Runbook Quality: The 3am Test
A runbook is only as good as its 3am usability. The test is mechanical; the discipline is the cadence.
Why most runbooks fail at 3am
The author and the reader of a runbook are different people in different states. Most runbooks fail because they assume the author's context.
- Author bias. Runbooks written by the expert who built the system; the context is implicit and dense.
- Reader reality. Read by a sleepy junior engineer at 3am with adrenaline running and limited context.
- Assumed context. The runbook fails when it assumes knowledge the reader does not have at that hour.
- Test target. Optimise for the worst-case reader, not the typical one; the test is whether they succeed.
Four 3am properties
- 1. Copy-paste-ready commands.
- 2. No conditionals (or trivially flat).
- 3. Linked from the alert itself.
- 4. Owned by a team, with a quarterly review date.
Maintenance cadence
Runbooks rot. Quarterly review by the on-call team catches drift before it bites; the author is the wrong reviewer for their own doc.
- Quarterly review. Each runbook reviewed by the on-call team, not by the author; fresh eyes catch ambiguity.
- Drift catch. Review surfaces stale commands, dead links, missing context; the doc gets corrected before the next page.
- Author feedback. Lessons fed back to the original author so the next runbook is better.
- Tracking. Each runbook has a 'last reviewed' date; older than 90 days flags for re-review.
Drift testing
Manual review catches obvious drift; automated checks catch the silent rot. Both are needed for a runbook to survive a year.
- CI test. Walk runbook commands; verify they exist (binary in PATH); verify links resolve to a 200.
- Synthetic rehearsal. One runbook rehearsed quarterly in a production-like environment; the steps actually executed.
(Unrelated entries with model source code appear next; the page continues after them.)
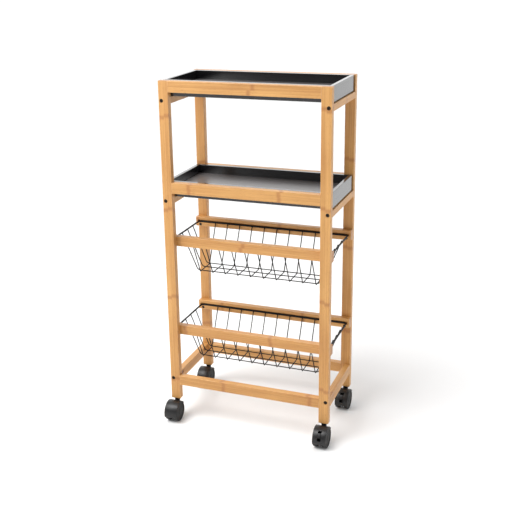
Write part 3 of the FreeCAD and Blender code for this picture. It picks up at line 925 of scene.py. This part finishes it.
@dataclass
class WireBasket:
    """One hanging basket: a thick rim, ten cross wires under three long ones, all spot welded."""

    hanging: Hanging
    coat: bpy.types.Material
    rim_bend: float = 9 * MM
    cross_bend: float = 4 * MM
    long_bend: float = 10 * MM
    cross_count: int = 10
    bottom_half_depth: float = 30 * MM
    bottom_half_width: float = 161 * MM
    long_row_low: float = 28.4 * MM
    bead_flatness: float = 0.72
    cross_weld: float = 1.15
    long_weld: float = 1.2

    def box(self, part: str) -> tuple[Vector, Vector]:
        """The corners of one of the basket's CAD nodes."""
        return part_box(f"{self.hanging.value}_{part}")

    def rim(self) -> Piece:
        """Bends the rim, starting and ending at the middle of its front run.

        Returns:
            The rim.
        """
        low, high = self.box("rim")
        radius = (high.z - low.z) / 2
        level = (high.z + low.z) / 2
        left, right = low.x + radius, high.x - radius
        front, back = low.y + radius, high.y - radius
        seam = Vector(((left + right) / 2, front, level))
        corners = [(right, front), (right, back), (left, back), (left, front)]
        points = [seam, *(Vector((x, y, level)) for x, y in corners), seam]
        return WireBender(radius, self.rim_bend).run(f"{self.hanging.value}_rim_welded", points, closed=True)

    def wire_radius(self) -> float:
        """Half the mesh wire's thickness: the cross wires stand just that far under the long ones."""
        return (self.box("long_wires")[0].z - self.box("cross_wires")[0].z) / 2

    def bead(self, places: list[Vector], size: float) -> list[Piece]:
        """Makes the flattened beads of the spot welds.

        Args:
            places: Where the beads lie.
            size: A bead's radius.

        Returns:
            The beads.
        """
        scale = (1, 1, self.bead_flatness)
        first = Bench.start("weld", bpy.ops.mesh.primitive_ico_sphere_add, scale, subdivisions=2, radius=size)
        Bench.open(first)
        Bench.pick_all()
        bpy.ops.mesh.vertices_smooth(factor=0.4)
        Bench.close()
        Bench.smooth(first, 80)
        beads = [Bench.repeat(first, "weld", place) for place in places]
        bpy.data.objects.remove(first)
        return beads

    def cross_wires(self) -> Piece:
        """Bends one cross wire, copies it along the basket and welds the row to the rim.

        Returns:
            The row of cross wires with its welds.
        """
        radius = self.wire_radius()
        low, high = self.box("cross_wires")
        middle = (low.y + high.y) / 2
        bottom = low.z + radius
        half_depth = (high.y - low.y) / 2 - radius
        lean = math.atan2(half_depth - self.bottom_half_depth, high.z - bottom)
        top = high.z - radius * math.sin(lean)
        first_x, last_x = low.x + radius, high.x - radius
        outline = [(half_depth, top), (self.bottom_half_depth, bottom)]
        rows = outline + [(-y, z) for y, z in reversed(outline)]
        points = [Vector((first_x, middle + y, z)) for y, z in rows]
        wire = WireBender(radius, self.cross_bend).run("cross_wire", points)
        pitch = (last_x - first_x) / (self.cross_count - 1)
        moves = [Vector((pitch * number, 0, 0)) for number in range(self.cross_count)]
        wires = [Bench.repeat(wire, "cross_wire", move) for move in moves]
        bpy.data.objects.remove(wire)
        rim_low, rim_high = self.box("rim")
        reach, level = half_depth + radius, (rim_low.z + rim_high.z) / 2
        ends = [Vector((first_x, middle + side * reach, level)) for side in (-1, 1)]
        welds = [end + move for move in moves for end in ends]
        beads = self.bead(welds, radius * self.cross_weld)
        return Bench.join(wires + beads, f"{self.hanging.value}_cross_wires_welded")

    def long_wires(self) -> Piece:
        """Bends the three long wires, which lie on the cross wires, and welds each crossing.

        Returns:
            The long wires with their welds.
        """
        radius = self.wire_radius()
        low, high = self.box("long_wires")
        middle = (low.y + high.y) / 2
        bottom = low.z + radius
        row_top = (high.y - low.y) / 2 - radius
        lean = math.atan2(high.x - radius - self.bottom_half_width, high.z - bottom)
        half_width = high.x - radius * math.cos(lean)
        top = high.z - radius * math.sin(lean)
        wires = []
        for row in (-1, 0, 1):
            upper, lower = middle + row * row_top, middle + row * self.long_row_low
            outline = [(half_width, upper, top), (self.bottom_half_width, lower, bottom)]
            points = outline + [(-x, y, z) for x, y, z in reversed(outline)]
            wires.append(WireBender(radius, self.long_bend).run("long_wire", [Vector(p) for p in points]))
        cross_low, cross_high = self.box("cross_wires")
        first_x = cross_low.x + radius
        pitch = (cross_high.x - cross_low.x - 2 * radius) / (self.cross_count - 1)
        rows = [middle + row * self.long_row_low for row in (-1, 0, 1)]
        spots = [(first_x + pitch * number, y) for number in range(self.cross_count) for y in rows]
        welds = [Vector((x, y, bottom - radius)) for x, y in spots]
        beads = self.bead(welds, radius * self.long_weld)
        return Bench.join(wires + beads, f"{self.hanging.value}_long_wires_welded")

    def build(self) -> None:
        """Makes the rim, the cross wires and the long wires."""
        makers = {"rim": self.rim, "cross_wires": self.cross_wires, "long_wires": self.long_wires}
        for part, make in makers.items():
            hand_over(make(), f"{self.hanging.value}_{part}", "black_wire", self.coat)


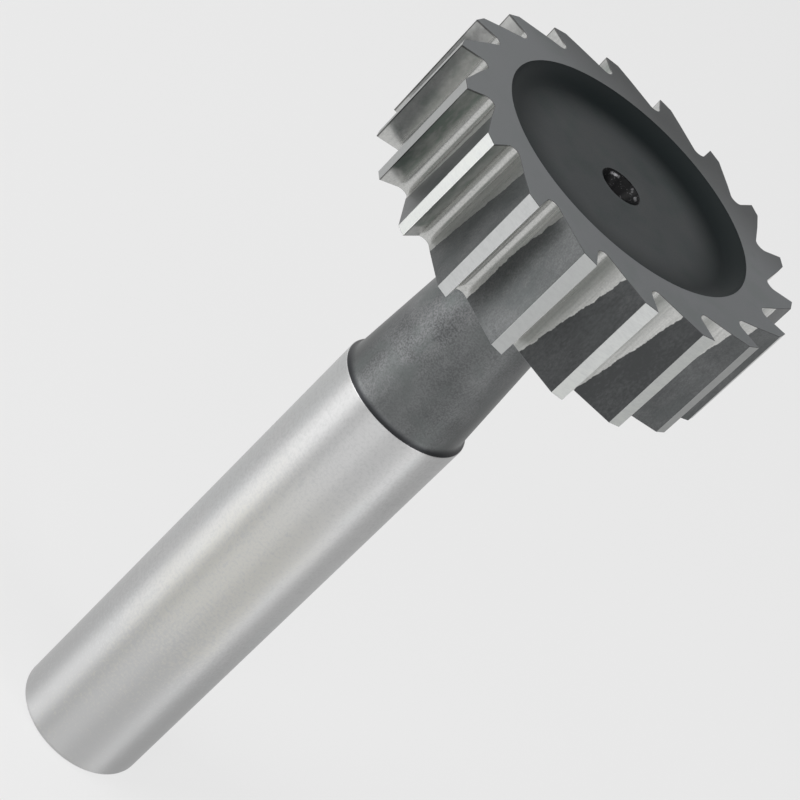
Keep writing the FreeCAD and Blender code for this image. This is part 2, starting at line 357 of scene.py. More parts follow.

- Game-day drill. The runbook is the script for chaos drills; if it does not work in the drill, fix it before the real incident.
- Failure log. When a runbook fails during a real incident, the on-call captures the gap; doc owner addresses it within a week.
Antipatterns
- Runbooks in a wiki. Search broken at 3am.
- Runbook with placeholders. Risk of wrong substitution.
- No quarterly review. Drift wins.
What to do this week
Three moves. (1) Apply this practice to your next on-call rotation. (2) Survey the team after one cycle. (3) Iterate based on feedback; the discipline is the cadence.